_What is asked_.
Provide only the number of lines in the listing that contain the string "points".

_Dataset section_.
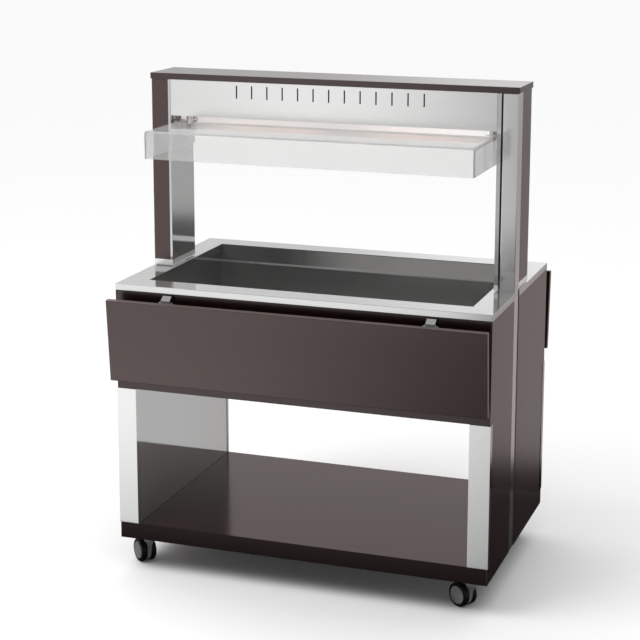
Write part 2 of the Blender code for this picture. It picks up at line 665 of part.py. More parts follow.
def wheel_profile(inner, outer):
    """One wheel's half section: a tyre with round shoulders and a sunken hub face."""
    shoulder = 0.0042
    steps = 3
    profile = [(0, outer), (0.0262, outer), (0.0274, outer - 0.0010), (0.0276, outer - 0.0022),
               (0.0282, outer - 0.0022), (0.0284, outer - 0.0004)]
    for index in range(steps + 1):
        angle = math.pi / 2 * index / steps
        profile.append((WHEEL_RADIUS - shoulder + shoulder * math.sin(angle),
                        outer - shoulder + shoulder * math.cos(angle)))
    for index in range(steps + 1):
        angle = math.pi / 2 * index / steps
        profile.append((WHEEL_RADIUS - shoulder + shoulder * math.cos(angle),
                        inner + shoulder - shoulder * math.sin(angle)))
    return profile + [(0, inner)]


def twin_wheels(name, swivel):
    """The two wheels on their axle, which roll together."""
    axle = empty(name + "_axis", (0, CASTER_TRAIL, WHEEL_RADIUS), parent=swivel)
    wheels = turned(name, wheel_profile(*WHEEL_X), TYRE, axle, turn=(0, math.pi / 2, 0), steps=36)
    other = turned(name + "_other", wheel_profile(*WHEEL_X), None, axle, turn=(0, -math.pi / 2, 0),
                   steps=36)
    fuse(wheels, cylinder(name + "_axle", (0, 0, 0), "X", 0.0040, 0.0300, parent=axle, sides=20), other)


def caster(label, x, y, swivel_angle):
    """One swivel caster, turned as it rests."""
    caster_mount("caster_mount_" + label, x, y)
    swivel = empty("caster_swivel_" + label, (x, y, 0), (0, 0, swivel_angle))
    caster_body("caster_body_" + label, swivel)
    twin_wheels("caster_wheels_" + label, swivel)


# ---------------------------------------------------------------- the whole trolley

def side_wall(label, side, front, back):
    """Everything on one end of the trolley, built on the right and turned with its side."""
    forward = side_panel(f"side_panel_{label}_{front}", (-HALF_DEPTH, POST_Y[0] - 0.0035), side)
    rear = side_panel(f"side_panel_{label}_{back}", (POST_Y[1] + GAP, HALF_DEPTH), side)
    leg_facing(f"leg_facing_{label}_{front}", -1, side)
    leg_facing(f"leg_facing_{label}_{back}", 1, side)
    side_frame("side_frame_" + label, side)
    post("post_" + label, side)
    upright_board("upright_board_" + label, side)
    inner_cover("inner_cover_" + label, side)
    return forward, rear


def build():
    """Make every sub-part."""
    half_turn = (0, 0, math.pi)
    sides = {"right": empty("right_side"), "left": empty("left_side", turn=half_turn)}
    fronts = {"front": empty("front_side"), "rear": empty("rear_side", turn=half_turn)}

    base_shelf(sides)
    for label, side in fronts.items():
        box_panel(label + "_panel", side)
        folding_shelf(label, side)
        fascia("fascia_" + label, side)
    cabinet_floor()
    side_wall("right", sides["right"], "front", "rear")
    control_wall = side_wall("left", sides["left"], "rear", "front")[1]
    worktop(sides)

    well()
    heater_mat()
    drain()

    gantry_board()
    lamp_reflector()
    heat_lamp("heat_lamp_left", -LAMP_X)
    heat_lamp("heat_lamp_right", LAMP_X)
    hood()
    hood_bracket("hood_bracket_left", -1)
    hood_bracket("hood_bracket_right", 1)

    control_box(control_wall)
    thermostat_knob()
    rocker_switch()
    cable_gland()

    for end, x in (("right", CASTER_X), ("left", -CASTER_X)):
        caster("front_" + end, x, -CASTER_Y, CASTER_SWIVEL[end])
        caster("rear_" + end, x, CASTER_Y, CASTER_SWIVEL[end])
    bpy.context.view_layer.update()


build()
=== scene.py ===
"""Looks of the heated food service trolley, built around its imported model.

Units are metres in the model's own frame: +Z up, +X to the right along the serving front,
which faces -Y. The CAD nodes carry the shape. This script gives each of them a finish and
adds the small pieces that the CAD leaves out.
"""
import json
import math

import bmesh
import bpy
from mathutils import Matrix, Vector


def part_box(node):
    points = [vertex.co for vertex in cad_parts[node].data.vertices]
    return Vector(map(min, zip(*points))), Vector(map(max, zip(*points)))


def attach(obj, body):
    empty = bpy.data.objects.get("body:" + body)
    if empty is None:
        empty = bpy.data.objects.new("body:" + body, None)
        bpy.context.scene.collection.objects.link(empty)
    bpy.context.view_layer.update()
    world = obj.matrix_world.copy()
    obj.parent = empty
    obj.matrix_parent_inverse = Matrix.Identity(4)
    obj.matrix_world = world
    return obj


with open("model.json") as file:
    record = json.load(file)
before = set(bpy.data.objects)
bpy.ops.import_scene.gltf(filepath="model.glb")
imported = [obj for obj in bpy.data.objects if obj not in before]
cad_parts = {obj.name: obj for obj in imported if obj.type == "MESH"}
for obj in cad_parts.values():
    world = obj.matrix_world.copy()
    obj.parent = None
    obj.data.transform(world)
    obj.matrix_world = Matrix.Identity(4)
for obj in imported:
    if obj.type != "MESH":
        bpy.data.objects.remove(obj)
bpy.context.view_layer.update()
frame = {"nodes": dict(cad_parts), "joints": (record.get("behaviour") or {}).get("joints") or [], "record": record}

# The camera, at the photograph's viewing angle
CAMERA_PLACE = (1.5887, -4.6243, 1.9868)
CAMERA_YAW = math.radians(18.536)
CAMERA_PITCH = math.radians(11.244)
CAMERA_ROLL = math.radians(0.249)
CAMERA_LENS = 94.785
CAMERA_SHIFT = (-0.0467, -0.1463)

# The studio
FLOOR_SIZE = 124.0
FLOOR_COLOUR = (0.93, 0.93, 0.93)
# The floor shadow card is a dark sheet seen only in reflections: painted shade
CARD_SIZE = (0.97, 0.69)
CARD_COLOUR = (0.004, 0.004, 0.004)
CLEAR_OF_FLOOR = 0.001
BACKDROP_RADIUS = 60.0
BACKDROP_BEND = 16.0
BACKDROP_HEIGHT = 70.0
SOFTBOX_PLACE = (-1.8, -2.2, 3.6)
SOFTBOX_AIM = (0, 0, 0.6)
SOFTBOX_SIZE = (2.6, 2.0)
SOFTBOX_WATTS = 75.0

# The world's fields of light. Each is a soft step: where it starts, where it ends, and the values
# before and after it where they aren't 0 and 1. The limits are degrees of elevation, or of bearing
# where the name says so.
FRONT_BEARING = (4.0, 21.0, 0.45, 1.35)
FRONT_FALL = (-22.5, -17.0, 0.65, 1.0)
UPPER_BEARING = (11.0, 18.5, 0.38, 1.46)
UPPER_BEARING_LOSS = (19.5, 26.0, 0.0, 0.50)
UPPER_FROM = (-13.0, -9.0)
FRONT_GAP_BOTTOM = (-16.4, -15.2)
FRONT_GAP_TOP = (-11.2, -11.9)
FRONT_GAP_BEARING = (14.8, 13.2, 0.0, 0.93)
LOWEST_BEARING = (13.0, 28.0, 0.02, 1.45)
LOWEST_TO = (-24.0, -22.5)
RIGHT_BEARING = (-162.0, -155.0, 0.42, 0.62)
RIGHT_FALL = (-19.4, -18.7, 0.02, 1.0)
RIGHT_GAP_BOTTOM = (-14.0, -13.3)
RIGHT_GAP_TOP = (-10.6, -11.1)
RIGHT_GAP_BEARING = (-158.5, -156.5, 0.0, 0.92)
BACK_LEFT_LIGHT = 0.60
BACK_RISE = (0.0, 6.5, 0.50, 0.92)
BACK_LIFT_BEARING = (160.0, 166.5, -0.08, 0.36)
BACK_LIFT_TO = (16.0, 12.0)
RIGHT_DARK_FROM = (17.0, 21.5, 1.10, 0.02)
FRONT_DARK_FROM = (8.0, 13.0, 1.0, 0.28)
OVERHEAD_FROM = (30.0, 60.0)
OVERHEAD_LIGHT = 1.60
UPPER_HALF_FROM = (-2.0, 5.0)
WARM_FROM = (14.0, 19.0)
WARM_TO = (34.0, 26.0)
WARM_BEARING = (-155.0, -162.0)
WARM_LOW_FROM = (-5.0, -9.0)
WARM_LOW_AMOUNT = 0.95
WARM_COLOUR = (1.0, 0.885, 0.865)
WHITE = (1.0, 1.0, 1.0)

# Sizes of the model that no node's box tells
LEDGE_Z = 0.820
SHELF_TILT = math.radians(4.7)
SHELF_OUTER = 0.0443
SHELF_THICKNESS = 0.018
SHELF_ARM_PLATE = 0.0024
CASTER_PLATE = 0.0030
HOOD_BRACKET_PLATE = 0.0020
HOOD_BRACKET_SCREW_DOWN = 0.0065
CONTROL_TRAY = 0.0013
DRAIN_LEVER_PLATE = 0.004
WELL_SHEET = 0.0015
NODE_GAP = 0.0003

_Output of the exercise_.
2